Libya experienced major setbacks to its chemical warfare program, first as a result of intense public scrutiny focused on its Rabta facility (at Qabilat az Zaribah at 32°09'27"N 12°50'32"E) in the late 1980s and more recently on its Tarhuna underground facility (aka Tarhuna, at 32°26'00"N 13°38'00"E) . Nevertheless, Libya retained a small inventory of chemical weapons, as well as chemical weapon agent production capability. Prior to closing its Rabta plant in 1990, Libya succeeded in producing up to 100 tons of blister and nerve agent at the site. Although the site was re-opened in 1995, ostensibly as a pharmaceutical plant, the facility was still believed capable of producing chemical weapon agents. Chemical weapons related activities at the Tarhuna site are believed to have been suspended. Libya had not ratified the Chemical Weapons Convention (CWC) but declared in December 2003 that it would do so. On January 6, 2004, Libya acceded to the CWC.
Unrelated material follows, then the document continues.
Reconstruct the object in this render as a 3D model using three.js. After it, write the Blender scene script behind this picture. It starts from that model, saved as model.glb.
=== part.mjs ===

Libya had a theoretical capability of delivering nuclear weapons in the form of Scud and FROG missiles and missiles delivered by medium-range Tu-22 bombers. Libya is currently not a member of the Missile Technology Control Regime (MTCR). After Libya’s proclamation that it would be suspending its nuclear weapons program, Libya pledged to dismantle its longer ranged ballistic missiles, an action which was confirmed completed by the United States Department of State in 2004.
Suspicions that Libya was seeking to acquire a medium-range missile capability were aroused in 1980 when it was revealed that the West German firm, Orbital Transport-und-Raketen Aktiengesellschaft (OTRAG), had built a rocket-testing base in the Libyan desert. OTRAG, which had earlier been forced to give up a testing site in Zaire, claimed that it was working on a nonmilitary rocket to enable Third World countries to launch satellites cheaply. But this effort soon collapsed.
With the removal of Qadhafi from power in 2011, it remains unclear whether the new Libyan government will pursue policies concurrent or against the previous government’s non-proliferation practices.